In our Sunday morning education hour, the sixth through twelfth grade students have been studying the classic hymn, “Amazing Grace” by John Newton. This past Sunday, we took a look at the second verse of the song which goes as follows:
T’was Grace that taught my heart to fear.
And Grace, my fears relieved.
How precious did that Grace appear
The hour I first believed
The word that stood out to me in the second verse is “precious”. The definition of the adjective precious is “of high price or great value; very valuable or costly”. We can add Grace to precious and get the term precious Grace. Precious Grace could be defined as the gift of Grace from God that is of great value and costly. The question then becomes, “Why is God’s gift of Grace precious?” I immediately thought of Dietrich Bonhoeffer and his book Cost of Discipleship.
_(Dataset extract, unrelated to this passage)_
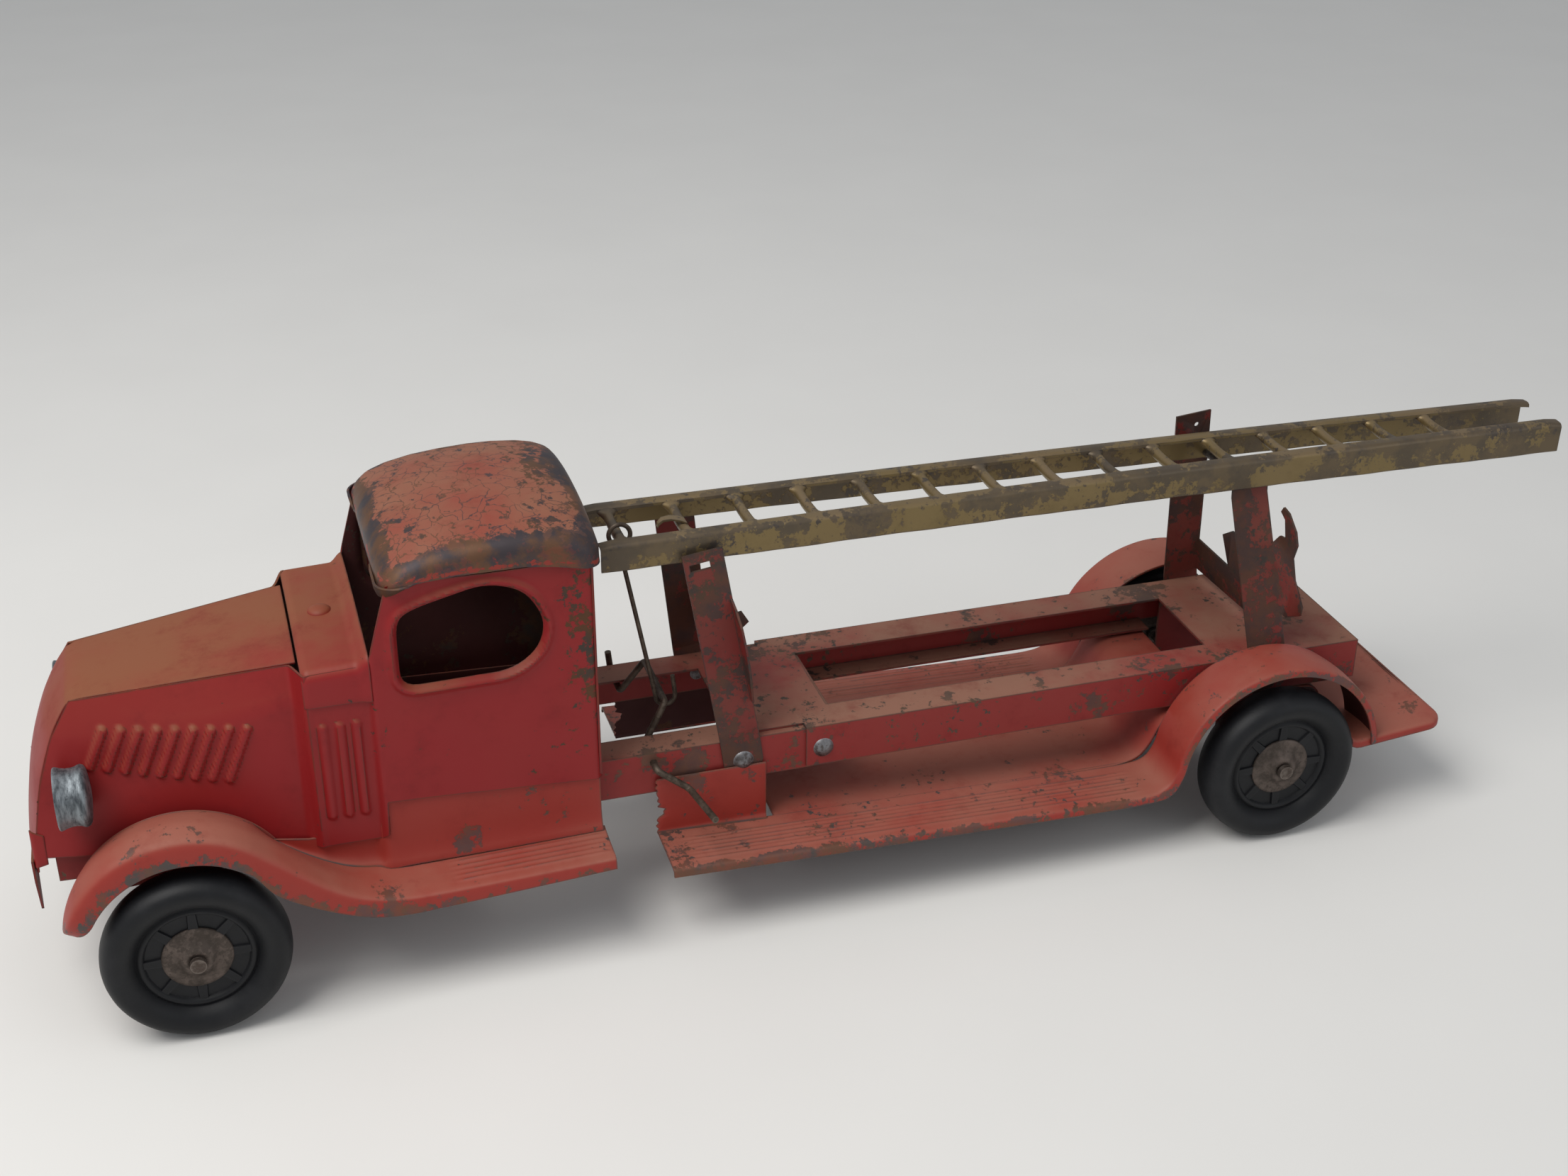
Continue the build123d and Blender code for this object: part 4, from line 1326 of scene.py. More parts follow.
@dataclass
class CabRoof:
    """The arched roof with rounded eaves and a turned-down skirt."""

    x_low: float = 87.6
    x_high: float = 177.6
    half: float = 52.6
    corner: float = 9.0
    eave: float = 5.5
    steps: int = 200

    @staticmethod
    def crest(x: np.ndarray, y: np.ndarray) -> np.ndarray:
        """Height of the roof's outer face."""
        spine = np.interp(x, (87, 91, 96, 104, 115, 127, 140, 150, 161, 168, 173, 178),
                          (188.0, 191.5, 194.6, 197.6, 199.9, 201.2, 201.9, 201.8, 200.8, 199.3,
                           197.4, 194.8))
        return spine - 6.6 * (np.abs(y) / 50.0) ** 2.3

    @staticmethod
    def hem(x: np.ndarray) -> np.ndarray:
        """Height of the skirt's lower edge."""
        return np.interp(x, (87, 104, 118, 146, 157, 171, 178),
                         (181.6, 183.2, 184.2, 184.2, 182.6, 179.6, 178.6))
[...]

The quote that came to mind that explains why Grace is precious, and therefore valuable and costly, goes as follows:
“Costly grace is the gospel which must be sought again and again and again, the gift which must be asked for, the door at which a man must knock. Such grace is costly because it calls us to follow, and it is grace because it calls us to follow Jesus Christ. It is costly because it costs a man his life, and it is grace because it gives a man the only true life. It is costly because it condemns sin, and grace because it justifies the sinner. Above all, it is costly because it cost God the life of his Son: ‘Ye were bought at a price’, and what has cost God much cannot be cheap for us. Above all, it is grace because God did not reckon his Son too dear a price to pay for our life, but delivered him up for us. Costly grace is the Incarnation of God.”
We were bought at a great price so that we can be united with God, through salvation in Christ, thereby giving up our old lives of sin and living our new lives in Grace for the purpose of God’s glory. Amazing Grace, indeed!